Digital Migrations, Databases, and Big Data

AHA Session 135
Friday, January 8, 2016: 2:30 PM-4:30 PM
Room A601 (Atlanta Marriott Marquis, Atrium Level)
Chair:
José C. Moya, Barnard College, Columbia University
Papers:
Global Migrations and Global Development, 1800–2000
José C. Moya, Barnard College, Columbia University
Staying Connected: Technology and Migration
Jan Reiff, University of California, Los Angeles
New Methods in the Economic History of Migration
Yannay Spitzer, Hebrew University of Jerusalem

Session Abstract

In recent years, the popularization of “big data” has spurred interest in quantitative approaches to the study of global mobility and networks.

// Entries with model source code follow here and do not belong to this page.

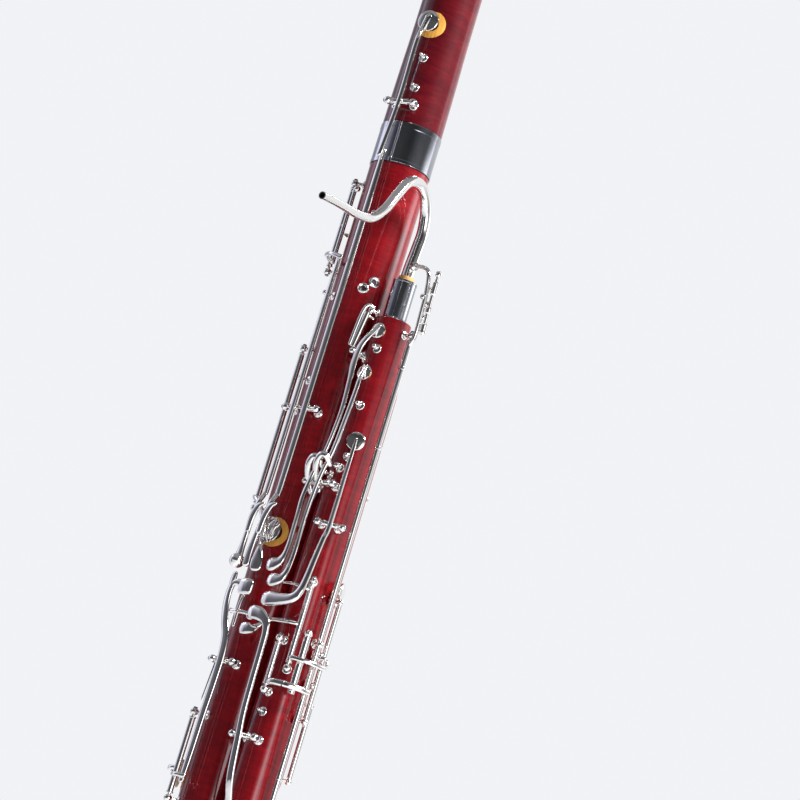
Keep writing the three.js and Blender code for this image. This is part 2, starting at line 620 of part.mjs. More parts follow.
// A boot key that rocks over a crosswise axle, closed until its touch is pressed.
function rockingBootKey(name, x, axleZ, padZ, touchZ) {
  const y = -(BOOT.halfDepth + 6.5);
  const heads = [V(x - 10, y, axleZ), V(x + 10, y, axleZ)];
  const seat = V(x, -(BOOT.halfDepth + SEAT), padZ);
  const lever = bar([
    V(x, y - 5.4, touchZ), V(x, y - 2.4, axleZ + (touchZ - axleZ) * 0.4), V(x, y - 2.4, axleZ),
    seat.clone().add(V(0, -2.4, 0)),
  ]);
  addPart(`${name}_axle`, axle('boot', ...heads), silver);
  const limbs = [lever, cup(seat, V(0, -1, 0), 8), touch(V(x, y - 6, touchZ), 15, 18)];
  addPart(`${name}_key`, key(...heads, [3.8, 16.2], ...limbs), silver);
}

function makeBootKeys() {
  boundBootKey('low_e_pancake', -1, -1, [262, 330], { x: -13, z: 296, radius: 13 });
  boundBootKey('g', 1, 1, [222, 290], { x: 12, z: 256, radius: 10.5 }, { x: 0, z: 284 });
  boundBootKey('low_f', -1, 1, [120, 200], { x: -13, z: 150, radius: 13 }, { x: 4, z: 184 });
  rockingBootKey('thumb_b_flat', 10, 352, 384, 326);
  rockingBootKey('thumb_f_sharp', 14, 236, 204, 264);
}

makeBell();
makeLongJoint();
makeWingJoint();
makeBocal();
makeBoot();
makeReturnBend();
makeFittings();
makeLowBFlat();
makeLongLevers();
makeLowB();
makeLowC();
makeLowD();
makeLittleFingerKeys();
makeHighKeys();
makeHighA();
makeThumbCSharp();
makeWhisper();
makeTrill();
makeBootKeys();

export default bassoon;
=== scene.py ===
"""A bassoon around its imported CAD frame: turned maple tubes, silver-plated keys, bocal and fittings.

Sizes are millimetres in the CAD frame, with +Z up the bores and the thumb keys at -Y. build() turns
them into metres.
"""

import math

import bpy
from mathutils import Matrix, Vector


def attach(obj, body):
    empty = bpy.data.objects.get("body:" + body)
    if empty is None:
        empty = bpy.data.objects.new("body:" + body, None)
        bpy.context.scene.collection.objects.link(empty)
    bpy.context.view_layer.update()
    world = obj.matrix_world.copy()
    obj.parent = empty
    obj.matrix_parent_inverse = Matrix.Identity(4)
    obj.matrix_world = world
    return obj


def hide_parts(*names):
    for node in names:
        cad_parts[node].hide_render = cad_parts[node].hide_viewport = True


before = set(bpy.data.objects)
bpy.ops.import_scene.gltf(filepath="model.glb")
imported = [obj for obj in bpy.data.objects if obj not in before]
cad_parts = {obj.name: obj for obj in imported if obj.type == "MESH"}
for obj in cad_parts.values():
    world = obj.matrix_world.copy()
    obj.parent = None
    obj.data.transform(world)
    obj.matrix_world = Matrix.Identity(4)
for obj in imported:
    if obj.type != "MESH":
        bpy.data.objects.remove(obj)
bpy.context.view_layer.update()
scene = bpy.context.scene
MM = 0.001


def V(x, y, z):
    return Vector((x, y, z))


UP, FRONT, BACK = V(0, 0, 1), V(0, -1, 0), V(0, 1, 0)


# ---- camera

# The picture is taken from low on the thumb side, with the instrument leaning to the right.
CAMERA = {"azimuth": 41.79, "rise": 13.91, "roll": 16.7, "distance": 2046.5, "aim": (29.1, 18.7, 844.0)}


def make_camera():
    azimuth, rise, roll = (math.radians(CAMERA[k]) for k in ("azimuth", "rise", "roll"))
    flat = V(-math.sin(azimuth), math.cos(azimuth), 0)
    forward = flat * math.cos(rise) + V(0, 0, math.sin(rise))
    level = V(math.cos(azimuth), math.sin(azimuth), 0)
    upright = level.cross(forward)
    right = level * math.cos(roll) + upright * math.sin(roll)
    up = upright * math.cos(roll) - level * math.sin(roll)
    data = bpy.data.cameras.new("camera")
    data.sensor_width = 36
    data.lens = 130
    data.clip_end = 30
    camera = bpy.data.objects.new("camera", data)
    camera.rotation_mode = "QUATERNION"
    camera.rotation_quaternion = Matrix((right, up, -forward)).transposed().to_quaternion()
    camera.location = (Vector(CAMERA["aim"]) - forward * CAMERA["distance"]) * MM
    scene.collection.objects.link(camera)
    scene.camera = camera


make_camera()

# ---- materials


def feed(tree, socket, value):
    """Links a socket to an output, or sets its value."""
    if isinstance(value, bpy.types.NodeSocket):
        tree.links.new(value, socket)
    else:
        socket.default_value = value


class Nodes:
    """Wires one material's nodes."""

    def __init__(self, name):
        self.material = bpy.data.materials.new(name)
        self.material.use_nodes = True
        self.tree = self.material.node_tree
        self.shader = self.tree.nodes["Principled BSDF"]
        self.place = self.add("ShaderNodeTexCoord").outputs["Object"]

    def add(self, kind, **inputs):
        node = self.tree.nodes.new(kind)
        for key, value in inputs.items():
            feed(self.tree, node.inputs[key.replace("_", " ")], value)
        return node

    def noise(self, scale, detail, roughness=0.55, distortion=0.0):
        """Noise with its own scale along X, Y and Z."""
        place = self.add("ShaderNodeMapping", Vector=self.place, Scale=scale).outputs["Vector"]
        node = self.add("ShaderNodeTexNoise", Vector=place, Scale=1.0, Detail=detail,
                        Roughness=roughness, Distortion=distortion)
        return node.outputs["Fac"]

    def ramp(self, factor, *stops):
        node = self.add("ShaderNodeValToRGB", Fac=factor)
        elements = node.color_ramp.elements
        while len(elements) < len(stops):
            elements.new(0.5)
        for element, (place, colour) in zip(elements, stops):
            element.position = place
            element.color = (*colour, 1)
        return node.outputs["Color"]

    def span(self, factor, low, high):
        node = self.add("ShaderNodeMapRange", Value=factor)
        node.inputs["To Min"].default_value = low
        node.inputs["To Max"].default_value = high
        return node.outputs["Result"]

    def mix(self, factor, first, second, blend="MIX"):
        node = self.tree.nodes.new("ShaderNodeMix")
        node.data_type = "RGBA"
        node.blend_type = blend
        for key, value in ((0, factor), (6, first), (7, second)):
            feed(self.tree, node.inputs[key], value)
        return node.outputs[2]

    def bump(self, height, strength, distance):
        node = self.add("ShaderNodeBump", Height=height, Strength=strength, Distance=distance)
        self.tree.links.new(node.outputs["Normal"], self.shader.inputs["Normal"])

    def set(self, **inputs):
        for key, value in inputs.items():
            feed(self.tree, self.shader.inputs[key.replace("_", " ")], value)
        return self.material


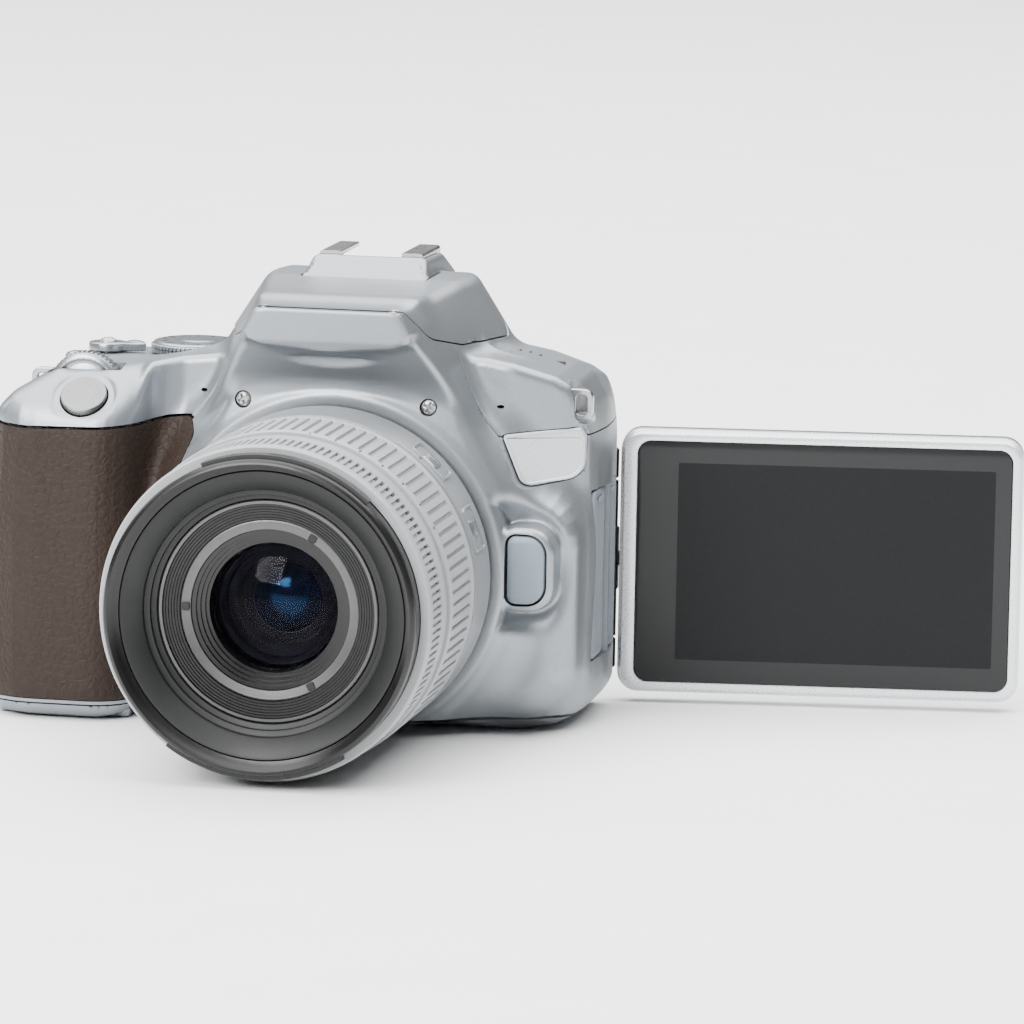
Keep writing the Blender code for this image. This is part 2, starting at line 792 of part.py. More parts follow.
def make_screen_recess(rear, base):
    """The shallow well behind the folded screen, and the knuckles of its hinge."""
    x, y = HINGE_AT
    low_z, high_z = SCREEN_Z - SCREEN_H / 2 - 0.6, SCREEN_Z + SCREEN_H / 2 + 0.6
    far = x - SCREEN_START - SCREEN_W - 0.6
    well = block("well", (far, RECESS_Y, low_z), (RIGHT + OVER, 30, high_z))
    cut(rear, copy_of(well, "well"))
    cut(base, well)
    notch_low, notch_high = SCREEN_Z - 16.0, SCREEN_Z + 16.0
    cut(rear, block("notch", (x - 3.2, 7.2, notch_low), (RIGHT + OVER, 30, notch_high)))
    for low, high in ((notch_low - 7, notch_low - 0.4), (notch_high + 0.4, notch_high + 7)):
        knuckle = rod("knuckle", (x, y, low), (0, 0, 1), KNUCKLE_R, high - low, 20)
        arm = block("arm", (x - 2.0, 7.0, low), (x + 2.0, y, high))
        join(rear, join(knuckle, arm))
    cut(rear, rod("pin hole", (x, y, notch_low - 6), (0, 0, 1), PIN_R + GAP, 44, 16))
    pin_low = notch_low - 5.6
    rod("hinge_pin", (x, y, pin_low), (0, 0, 1), PIN_R, 2 * (SCREEN_Z - pin_low), 16, "steel")


# ---- screen ---------------------------------------------------------------------------


def swing_out(obj):
    """Turns a piece built straight out from the hinge into its open place."""
    x, y = HINGE_AT
    centre = Matrix.Translation(Vector((x, y, 0)) * MM)
    turn = Matrix.Rotation(OPEN_SHORT, 4, "Z")
    obj.data.transform(centre @ turn @ centre.inverted())
    return obj


def make_screen():
    x, y = HINGE_AT
    near = x + SCREEN_START
    low_z, high_z = SCREEN_Z - SCREEN_H / 2, SCREEN_Z + SCREEN_H / 2
    half = SCREEN_T / 2

    def panel(name, inset, radius, low, high, finish):
        outline = rounded(
            [
                (near + inset, low_z + inset, radius),
                (near + SCREEN_W - inset, low_z + inset, radius),
                (near + SCREEN_W - inset, high_z - inset, radius),
                (near + inset, high_z - inset, radius),
            ],
            steps=4,
        )
        return prism(name, outline, "Y", low, high, finish)

    back = soften(panel("screen_back_shell", 0, 4.5, y - 0.4, y + half, "silver"), 1.4, 2, 60)
    bore_start = near - 1
    bore = rod("bore", (bore_start, y, SCREEN_Z), (1, 0, 0), PIVOT_R + GAP, 9.5, 20)
    cut(back, copy_of(bore, "bore"))
    frame = soften(
        panel("screen_front_frame", 0, 4.5, y - half, y - 0.7, "silver"), 0.9, 2, 60
    )
    left, rest = 3.4, 2.2
    glass_lows = (near + left, low_z + rest)
    glass_highs = (near + SCREEN_W - rest, high_z - rest)

    def window(grow):
        return rounded(
            [
                (glass_lows[0] - grow, glass_lows[1] - grow, 2.5),
                (glass_highs[0] + grow, glass_lows[1] - grow, 2.5),
                (glass_highs[0] + grow, glass_highs[1] + grow, 2.5),
                (glass_lows[0] - grow, glass_highs[1] + grow, 2.5),
            ],
            steps=3,
        )

    cut(frame, prism("window", window(0.15), "Y", y - 10, y - 1.7))
    cut(frame, bore)
    glass = prism("screen_glass", window(-0.15), "Y", y - half + 0.15, y - 2.0, "glass")
    low = SCREEN_Z - 15.9
    barrel = rod("screen_hinge", (x, y, low), (0, 0, 1), KNUCKLE_R, 31.8, 20, "black")
    cut(barrel, rod("hole", (x, y, 0), (0, 0, 1), PIN_R + GAP, 60, 16))
    stub = rod("stub", (x + 1.6, y, SCREEN_Z), (1, 0, 0), PIVOT_R, 8.5, 20)
    join(barrel, stub)
    for obj in (back, frame, glass, barrel):
        set_pivot(swing_out(obj), (x, y, SCREEN_Z))


# ---- inside ---------------------------------------------------------------------------


def make_inside():
    """The mirror box, the finder optics, the shutter, the sensor and the board."""
    box = block("mirror_box", (-20, -37.5, 13), (20, -5.0, 54.4), "black")
    cut(box, block("hollow", (-17, -45, 17), (17, 0, 51.2)))
    cut(box, block("light", (-14, -34, 40), (14, -9, 60)))
    mirror = block("reflex_mirror", (-15.5, -38.6, 47.6), (15.5, -9.6, 48.8), "glass")
    set_pivot(mirror, (0, *MIRROR_HINGE))
    mirror.rotation_euler.x = math.radians(45)
    block("focusing_screen", (-13.5, -33.6, 54.8), (13.5, -9.4, 56.0), "glass")
    outline = [(-34, 56.6), (-8, 56.6), (-4, 62), (-4, 72.5), (-20, 79.5), (-36, 69)]
    prism("pentamirror", outline, "X", -12, 12, "black")
    block("shutter_unit", (-22, -4.4, 14), (22, -1.6, 54), "black")
    sensor = block("image_sensor", (-16, -1.2, 23), (16, 1.6, 45), "glass")
    soften(sensor, 0.4, 1, 60)
    block("main_board", (-40, 2.4, 8), (38, 3.8, 56), "board")


# ---- lens -----------------------------------------------------------------------------


def ribbed_ring(name, inner, outer, low, high, ribs, depth, finish):
    """A lens ring with ribs along it."""
    outline = []
    for k in range(ribs):
        for share, r in ((0.0, outer), (0.5, outer), (0.62, outer - depth), (0.88, outer - depth)):
            angle = 2 * math.pi * (k + share) / ribs
            outline.append((r * math.cos(angle), LENS_Z + r * math.sin(angle)))
    ring = prism(name, outline, "Y", low, high, finish)
    return cut(ring, rod("bore", (0, low - 1, LENS_Z), (0, 1, 0), inner, high - low + 2, 48))


def make_lens():
    """Fixed barrel, zoom ring, sliding front barrel, focus ring and glass."""
    turned(
        "lens_barrel",
        [
            (26.5, FLANGE + 3.4),
            (26.5, FLANGE - 0.3),
            (30.8, FLANGE - 0.3),
            (BARREL_R, FLANGE - 2.5),
            (BARREL_R, -62.2),
            (29.6, -62.2),
            (29.6, -84.5),
            (27.8, -84.5),
            (27.8, -50),
            (22.5, -50),
            (22.5, FLANGE + 3.4),
        ],
        48,
        "pale",
    )
    zoom = ribbed_ring("zoom_ring", 29.9, BARREL_R, -84.5, -62.5, 48, 0.5, "pale")
    turned(
        "front_barrel",
        [
            (26.0, -56.0),
            (27.4, -56.0),
            (27.4, -84.9),
            (30.2, -84.9),
            (30.2, -100.9),
            (31.4, -101.2),
            (31.4, LENS_FRONT + 0.8),
            (30.6, LENS_FRONT),
            (29.4, LENS_FRONT),
            (29.2, -103.0),
            (28.2, -102.4),
            (28.2, -98.0),
            (26.0, -98.0),
        ],
        48,
        "black",
    )
    focus = ribbed_ring("focus_ring", 30.5, 32.4, -100.7, -85.2, 60, 0.45, "pale")
    for ring in (zoom, focus):
        set_pivot(ring, (0, 0, LENS_Z))
    turned(
        "name_ring",
        [
            (27.9, -102.2),
            (27.9, -100.6),
            (22.0, -97.4),
            (19.4, -88.6),
            (17.6, -88.6),
            (17.6, -90.0),
            (18.4, -90.0),
            (20.8, -99.2),
        ],
        48,
        "black",
    )
    turned(
        "front_element",
        [(0, -93.6), (8, -93.0), (14, -91.4), (17.2, -89.7), (17.2, -86.0), (0, -86.0)],
        32,
        "glass",
    )
    turned(
        "rear_element",
        [(0, -47.6), (9, -47.6), (9, -44.2), (5, -43.4), (0, -43.2)],
        24,
        "glass",
    )
    make_lens_switches()


def make_lens_switches():
    """Two sliding switches on the fixed barrel, facing up and to the left-hand side."""
    barrel = bpy.data.objects["lens_barrel"]
    for name, degrees in (("focus_mode_switch", 47.0), ("stabiliser_switch", 20.0)):
        angle = math.radians(degrees)
        out = Vector((math.cos(angle), 0, math.sin(angle)))
        turn = Matrix.Translation(Vector((0, 0, LENS_Z)) * MM) @ Matrix.Rotation(
            -angle, 4, "Y"
        )
        seat = block("seat", (BARREL_R - 1.3, -58.6, -4.4), (BARREL_R + 5, -51.4, 4.4))
        seat.data.transform(turn)
        cut(barrel, seat)
        key = block(name, (BARREL_R - 1.0, -58.2, -2.2), (BARREL_R + 0.5, -51.8, 2.2), "pale")
        key = soften(key, 0.3, 1, 60)
        key.data.transform(turn)


def make_leather(front):
    """The grip's leather, sunk in the cover it wraps."""
    low, high = 4.4, TOP_SPLIT - 0.5
    skin = prism("grip_leather", grip_plan(), "Z", low, high, "leather")
    cut(skin, prism("inside", grip_plan(1.3), "Z", 0, 70))
    cut(skin, block("back", (-90, -12, 0), (0, 0, 70)))
    cut(skin, block("side", (-33, -60, 0), (0, 0, 70)))
    seat = prism("seat", grip_plan(-OVER), "Z", low - GAP, high + OVER)
    cut(seat, prism("inside", grip_plan(1.3 + GAP), "Z", 0, 70))
    cut(seat, block("back", (-90, -12 + GAP, 0), (0, 0, 70)))
    cut(seat, block("side", (-33 + GAP, -60, 0), (0, 0, 70)))
    cut(front, seat)


def build():
    clear_scene()
    set_up_looks()
    front, base, rear, top = make_covers()
    make_shutter_button(top)
    make_dials(top)
    make_top_buttons(top)
    make_rear_buttons(rear, top)
    make_release_button(front)
    make_mount(front)
    make_badge(front)
    make_screws(front)
    make_hot_shoe(top)
    make_strap_lugs(top)
    make_viewfinder(top)
    make_base(base)
    make_jack_covers(front)
    make_leather(front)
    make_screen_recess(rear, base)
    make_screen()
    make_inside()
    make_lens()
    for obj in bpy.data.objects:
        obj.data.shade_smooth()
        obj.data.set_sharp_from_angle(angle=math.radians(30))


build()
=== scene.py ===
import math

import bmesh
import bpy
import numpy as np
from mathutils import Matrix, Vector


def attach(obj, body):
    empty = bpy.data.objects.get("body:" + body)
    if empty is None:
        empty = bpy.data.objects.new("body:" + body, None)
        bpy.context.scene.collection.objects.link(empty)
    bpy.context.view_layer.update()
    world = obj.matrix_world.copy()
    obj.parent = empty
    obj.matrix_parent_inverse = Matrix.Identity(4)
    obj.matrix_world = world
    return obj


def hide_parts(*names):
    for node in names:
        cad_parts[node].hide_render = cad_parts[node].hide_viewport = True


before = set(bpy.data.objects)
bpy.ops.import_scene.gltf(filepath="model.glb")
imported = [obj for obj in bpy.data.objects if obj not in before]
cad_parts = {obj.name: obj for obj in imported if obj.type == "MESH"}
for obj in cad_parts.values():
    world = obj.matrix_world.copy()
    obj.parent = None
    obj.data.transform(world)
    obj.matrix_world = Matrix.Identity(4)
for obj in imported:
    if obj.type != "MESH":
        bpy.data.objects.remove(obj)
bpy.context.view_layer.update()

MM = 0.001

# Places and sizes in millimetres: x runs from LEFT to RIGHT, y from the lens to the back, z up.
LEFT, RIGHT = -73.4, 49.8
LENS_Z = 33.35
BASE_SPLIT, TOP_SPLIT, REAR_SPLIT = 3.4, 59.6, 5.0
CROWN_BACK = -33.6
WALL = 1.8  # thickness of the covers
LINING = 1.3  # thickness of the wall round a hole
SEAM = 0.16  # half the gap at a joint between covers
CELL = 0.42  # grid step of the sculpted covers
FACES_KEPT = 0.3  # share of their faces that thinning leaves
SHUTTER_AT = Vector((-51.4, -40.6, 65.2))
SHUTTER_LEAN = math.radians(41)
SHUTTER_WAY = (0, -math.sin(SHUTTER_LEAN), math.cos(SHUTTER_LEAN))
MAIN_DIAL_AT = (-53.2, -31.4, 65.3)
MODE_DIAL_AT = (-35.3, -11.5)
MODE_DIAL_SEAT = 70.6
SWITCH_AT = (-53.6, -13.0)
TOP_KEYS = {"iso": (-57.5, -22.5), "display": (-50.5, -3.5)}
REAR_FACE = 13
# Each rear key's name, place across and up, and radius: four in the top cover, then three below.
REAR_KEYS = (
    ("menu", -30.0, 64.5, 2.3), ("info", -22.0, 64.5, 2.3), ("live_view", 22.5, 64.5, 2.6),
    ("exposure_lock", -56.0, 64.0, 2.0), ("aperture", -50.0, 50.0, 2.4), ("playback", -50.0, 16.0, 2.4),
    ("erase", -64.0, 16.0, 2.4),
)
CROSS_AT = (-58.0, 33.0)
DIOPTRE_AT = (17.4, REAR_FACE, 81)
SCREW_X, SCREW_Z = 18.7, 66.0
TRIPOD_AT = (0, -16, 0)
DECK = 70.4
RELEASE_AT = (38.8, 34.5)
HINGE_AT = (44.6, 12.4)
SCREEN_Z = 29.2
SCREEN_TURN = math.radians(7)  # the open screen's yaw about its hinge
BACK, UP = (0, 1, 0), (0, 0, 1)
KNURL = [(0.0, 0), (0.4, 0), (0.55, 1), (0.85, 1)]  # one tooth of a dial's rim, and its gap


# ---- materials ------------------------------------------------------------------------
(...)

The abundance of data and a profusion of digital tools have made it easier to proclaim patterns and challenge claims of historical exceptionalism. But historians, who must assemble their databases from dispersed manuscript sources, have rarely reached big-data scales. This roundtable surveys the state of the field and highlights some of the questions that historically-minded scholars are asking of old and newly available databases: How distinctive are the migration patterns associated with the African Diaspora? Do the European migrations of the 19th and 20th centuries have useful analogues elsewhere? To what extent are quantitative and micro-historical approaches at odds today?